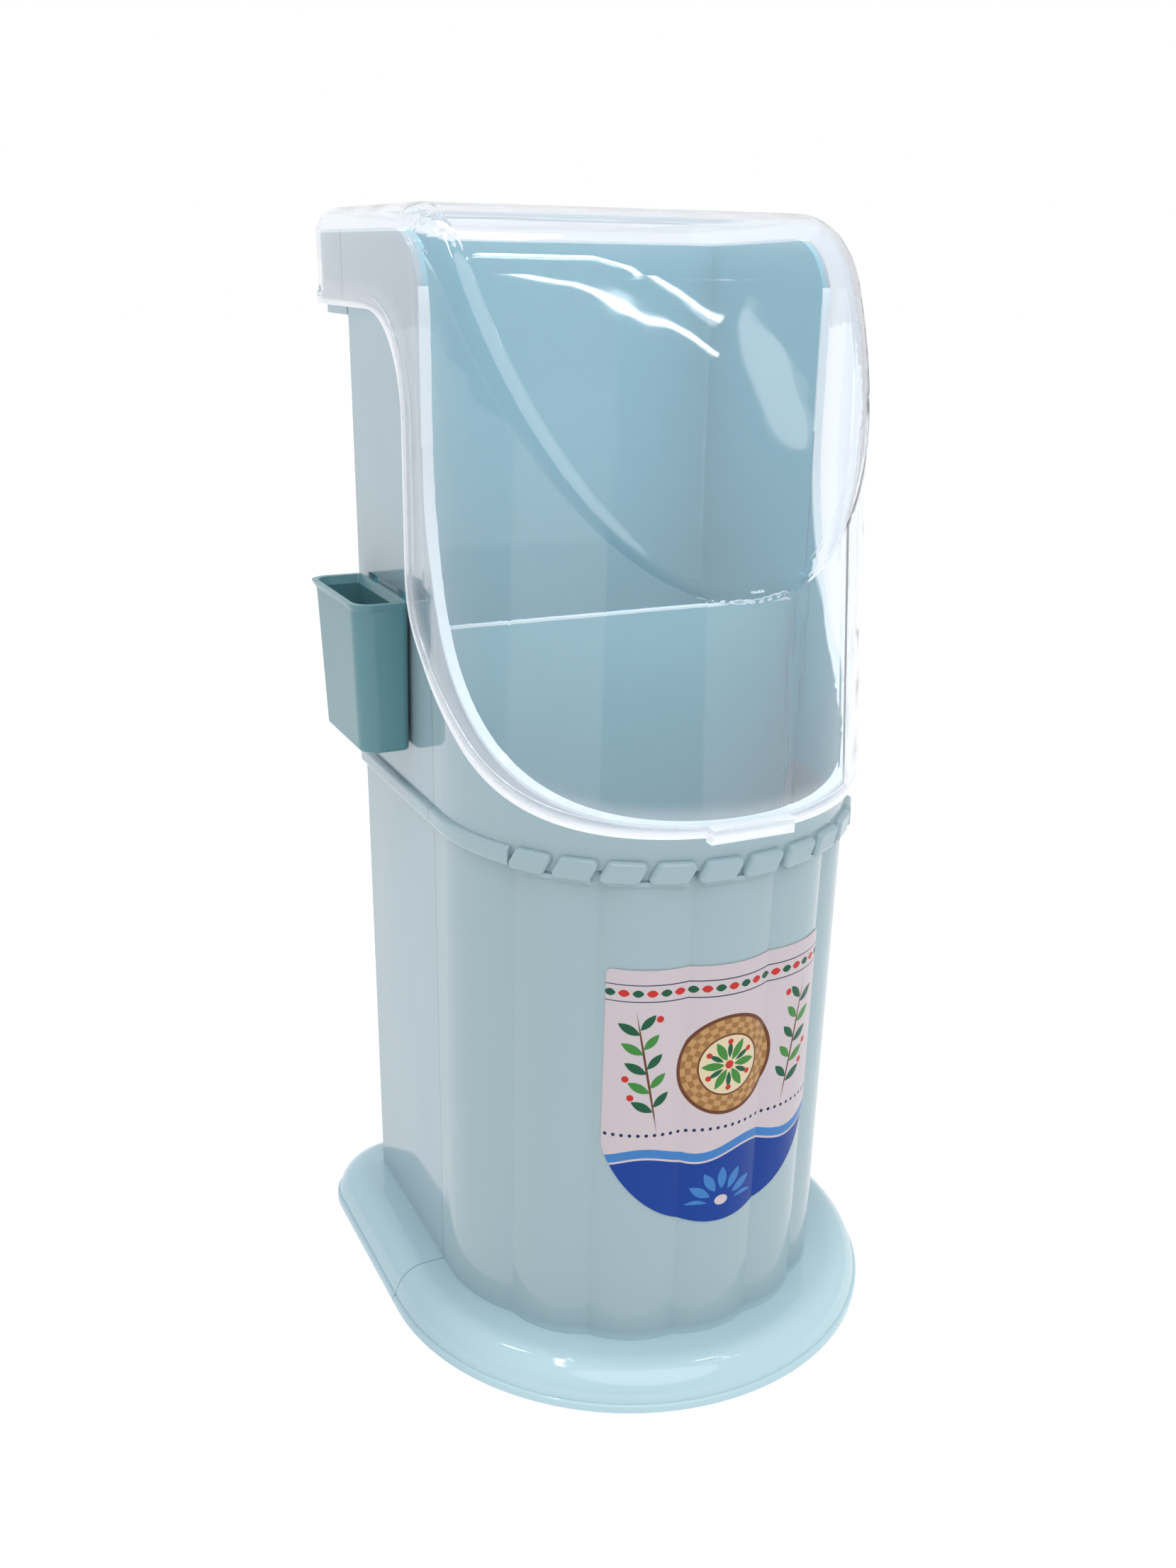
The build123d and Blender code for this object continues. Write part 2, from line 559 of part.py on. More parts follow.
def lid():
    """Clear hood with cheeks, thick lower rim, finger tab and moulded hinge pins."""
    inner = hood(LID_WALL)
    view = lid_side_view()
    above_edge = extrude(Plane.YZ * view, FAR, both=True)
    above_bead = extrude(Plane.YZ * offset(view, -RIM_BEAD_WIDTH), FAR, both=True)
    bead_top_z = CHEEK_FOOT_Z + RIM_BEAD_WIDTH
    above_bead += Pos(0, 0, bead_top_z + FAR) * Box(2 * FAR, 2 * FAR, 2 * FAR)
    shell = (hood(0) - inner) & above_edge
    shell += (hood(-RIM_BEAD_OUT) - inner) & (above_edge - above_bead)
    rear_foot_z = PIN_Z + LID_REAR_RISE
    inner_width = 2 * (LID_HALF_WIDTH - LID_WALL)
    shell -= Pos(0, LID_REAR_Y, rear_foot_z - FAR / 2) * Box(inner_width, LID_REAR_CUT, FAR)
    grip = Box(TAB_GRIP_WIDTH, TAB_GRIP_OUT + LID_WALL, TAB_GRIP_HEIGHT)
    grip = fillet(grip.edges().filter_by(Axis.Z) + grip.edges().filter_by(Axis.X), TAB_GRIP_R)
    shell += Pos(0, (LID_WALL - TAB_GRIP_OUT) / 2 - LID_FRONT_DEPTH, EDGE_FRONT_Z + TAB_GRIP_HEIGHT / 4) * grip
    shell -= inner
    pin = Rot(0, 90, 0) * Cylinder(PIN_R, PIN_LENGTH)
    pin_x = LID_HALF_WIDTH - (LID_WALL + PIN_LENGTH) / 2
    return shell + [Pos(x, PIN_Y, PIN_Z) * pin for x in (-pin_x, pin_x)]


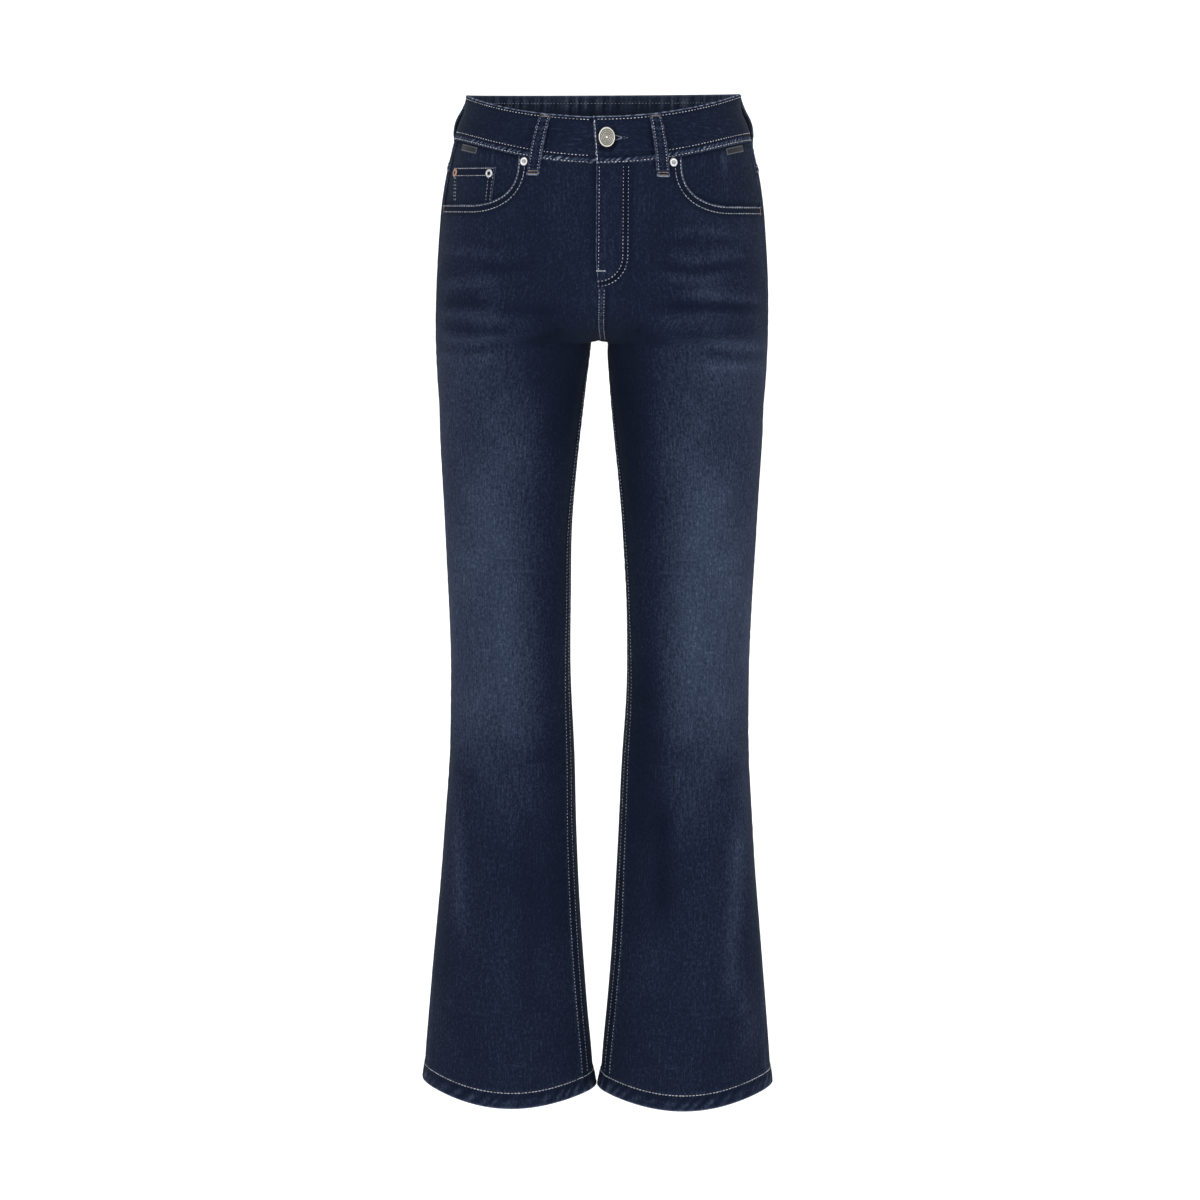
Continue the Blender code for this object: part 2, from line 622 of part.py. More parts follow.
def rivet(name, side, x, z, offset, material):
    z = np.array(z)
    psi = angle_at_x(np.array(x), z)
    centre = to_side(moved(psi, z, offset), side)
    normal = body_normal(psi, z) * np.array([side, 1, 1])
    r, h = RIVET_RADIUS, RIVET_THICK
    profile = ((0, 0), (r, 0), (r, 0.4 * h), (0.78 * r, h), (0.45 * r, 0.8 * h), (0, 0.45 * h))
    return turned(name, profile, 12, centre, normal, material)


def side_tag(name, side, depth, material):
    """Small bare plate under the waistband, on the pocket facing."""
    psi_mid = angle_at_x(np.array(TAG_X), np.array(TAG_Z))
    angles = psi_mid + np.linspace(-0.5, 0.5, 4)[None, :] * TAG_LENGTH / 0.122
    down = np.array([[0.0], [1.0]]) * TAG_HEIGHT + TAG_BELOW_SEAM
    z = band_seam_z(angles) - down
    psi = np.broadcast_to(angles, z.shape)
    low = np.full_like(z, SEAM_GAP + 0.0002 - depth)
    return cloth_solid(name, to_side(moved(psi, z, low + TAG_THICK), side),
                       to_side(moved(psi, z, low), side), material)


# ------------------------------------------------------------------ build
def build():
    for obj in list(bpy.data.objects):
        bpy.data.objects.remove(obj, do_unlink=True)
    facing_depth = CLOTH + SEAM_GAP + 0.0001
    coin_room = 0.0009 + SEAM_GAP + 0.0001

    def denim(name):
        return make_material("denim_" + name, (0.022, 0.035, 0.075), 0.0, 0.85)

    def metal(name, color, roughness):
        return make_material("metal_" + name, color, 1.0, roughness)

    for side, word in ((RIGHT, "right"), (LEFT, "left")):
        front_panel("front_" + word, side, denim("front_" + word))
        back_panel("back_" + word, side, denim("back_" + word))
        yoke("yoke_" + word, side, denim("yoke_" + word))
        deeper = coin_room if side == RIGHT else 0.0
        pocket_facing("pocket_facing_" + word, side, denim("facing_" + word), deeper)
        patch_pocket("back_pocket_" + word, side, denim("patch_" + word))
        rivet_x = RIVET_X_RIGHT if side == RIGHT else RIVET_X_LEFT
        rivet("rivet_pocket_" + word, side, rivet_x, RIVET_Z, SEAM_GAP + 0.0001,
              metal("rivet_" + word, (0.62, 0.60, 0.56), 0.35))
        side_tag("side_tag_" + word, side, facing_depth + deeper,
                 metal("tag_" + word, (0.12, 0.115, 0.10), 0.45))
    coin_pocket("coin_pocket", RIGHT, denim("coin_pocket"))
    rivet("rivet_coin_inner", RIGHT, 0.1143, -0.083, -facing_depth + SEAM_GAP + 0.0001,
          metal("rivet_coin_inner", (0.62, 0.60, 0.56), 0.35))
    rivet("rivet_coin_outer", RIGHT, 0.1525, -0.082, -facing_depth - 0.0001,
          metal("rivet_coin_outer", (0.50, 0.27, 0.16), 0.40))
    fly_underlap("fly_underlap", denim("fly_underlap"))
    waistband("waistband", denim("waistband"))
    for row in LOOPS:
        belt_loop(row, denim(row[0]))
    jeans_button("button", metal("button", (0.36, 0.35, 0.33), 0.38))


build()
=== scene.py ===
# %% [markdown]
# # Flared jeans in their worn shape
# The jeans stand as if a wearer filled them: a hollow tube of thin denim that splits into two.
# A plaster-like lump would lose the open waist and hems, so each cut piece is a thin shell.
# All shells are cut from one smooth body surface, which is worked out from a short table of
# sections, so that neighbours meet at their seams whatever is later pressed into the cloth.

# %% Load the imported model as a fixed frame
import math

import bpy
import numpy as np
from mathutils import Matrix


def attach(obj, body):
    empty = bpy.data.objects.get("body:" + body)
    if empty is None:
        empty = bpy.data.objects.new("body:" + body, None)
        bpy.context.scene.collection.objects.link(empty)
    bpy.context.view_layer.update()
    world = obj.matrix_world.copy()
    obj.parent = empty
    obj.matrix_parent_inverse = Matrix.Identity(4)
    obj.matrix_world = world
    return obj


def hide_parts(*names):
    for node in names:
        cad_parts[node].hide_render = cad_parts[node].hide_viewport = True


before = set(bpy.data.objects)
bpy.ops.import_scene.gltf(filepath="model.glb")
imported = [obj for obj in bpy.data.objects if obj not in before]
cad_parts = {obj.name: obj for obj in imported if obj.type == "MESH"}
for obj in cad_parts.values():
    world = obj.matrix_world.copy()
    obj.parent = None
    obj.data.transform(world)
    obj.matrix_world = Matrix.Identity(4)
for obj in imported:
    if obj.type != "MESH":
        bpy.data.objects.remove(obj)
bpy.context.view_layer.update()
print("nodes in the frame:", len(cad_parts))

# %% Sizes the pieces share with the CAD solids, in metres
CLOTH = 0.0012
BAND_WALL = 0.0024
BAND_PROUD = 0.0006
SEAM_GAP = 0.0003
CENTRE_LAP = 0.0001           # how far each half passes the centre, so that no light shows
HEM_WALL = 0.0026
HEM_HEIGHT = 0.020
HEM_PROUD = 0.0008
HEM_FLARE = 0.0012
HEM_KICK = 0.0020             # further flare at the inner corner
FRONT_DIP = 0.0252
BACK_RISE = 0.003
RIM_TILT = 0.0014
BAND_SEAM_SIDE = 0.0480
BAND_SEAM_DIP = 0.0251
BAND_SEAM_RISE = 0.0039
CROTCH_Z = -0.2556
CROTCH_CURVE_HEIGHT = 0.062
CROTCH_ARCH_HEIGHT = 0.004
CROTCH_PART_HEIGHT = 0.050
FOLD_FADE_HEIGHT = 0.040
HEM_Z = -1.060
HEM_FRONT_DIP = 0.012
HEM_INNER_DIP = 0.006
FLY_OVERLAP = 0.003
FLY_BOTTOM_Z = -0.198
YOKE_SIDE_HEIGHT = 0.032
YOKE_CENTRE_HEIGHT = 0.062
RIGHT, LEFT = -1, 1           # the wearer's right is at -X
SIDES = (RIGHT, LEFT)
WORDS = {RIGHT: "right", LEFT: "left"}
# Metres of cloth for a radian round the body, for patterns that need no exact distance.
FOLD_ARC, LEG_ARC, YOKE_ARC, WAIST_ARC, BAND_END_ARC = 0.075, 0.085, 0.13, 0.126, 0.15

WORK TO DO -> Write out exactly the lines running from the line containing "0.1525, -0.082, -facing_depth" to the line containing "bpy.context.scene.collection.objects.link(empty)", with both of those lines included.

FINAL RESULT ->
    rivet("rivet_coin_outer", RIGHT, 0.1525, -0.082, -facing_depth - 0.0001,
          metal("rivet_coin_outer", (0.50, 0.27, 0.16), 0.40))
    fly_underlap("fly_underlap", denim("fly_underlap"))
    waistband("waistband", denim("waistband"))
    for row in LOOPS:
        belt_loop(row, denim(row[0]))
    jeans_button("button", metal("button", (0.36, 0.35, 0.33), 0.38))


build()
=== scene.py ===
# %% [markdown]
# # Flared jeans in their worn shape
# The jeans stand as if a wearer filled them: a hollow tube of thin denim that splits into two.
# A plaster-like lump would lose the open waist and hems, so each cut piece is a thin shell.
# All shells are cut from one smooth body surface, which is worked out from a short table of
# sections, so that neighbours meet at their seams whatever is later pressed into the cloth.

# %% Load the imported model as a fixed frame
import math

import bpy
import numpy as np
from mathutils import Matrix


def attach(obj, body):
    empty = bpy.data.objects.get("body:" + body)
    if empty is None:
        empty = bpy.data.objects.new("body:" + body, None)
        bpy.context.scene.collection.objects.link(empty)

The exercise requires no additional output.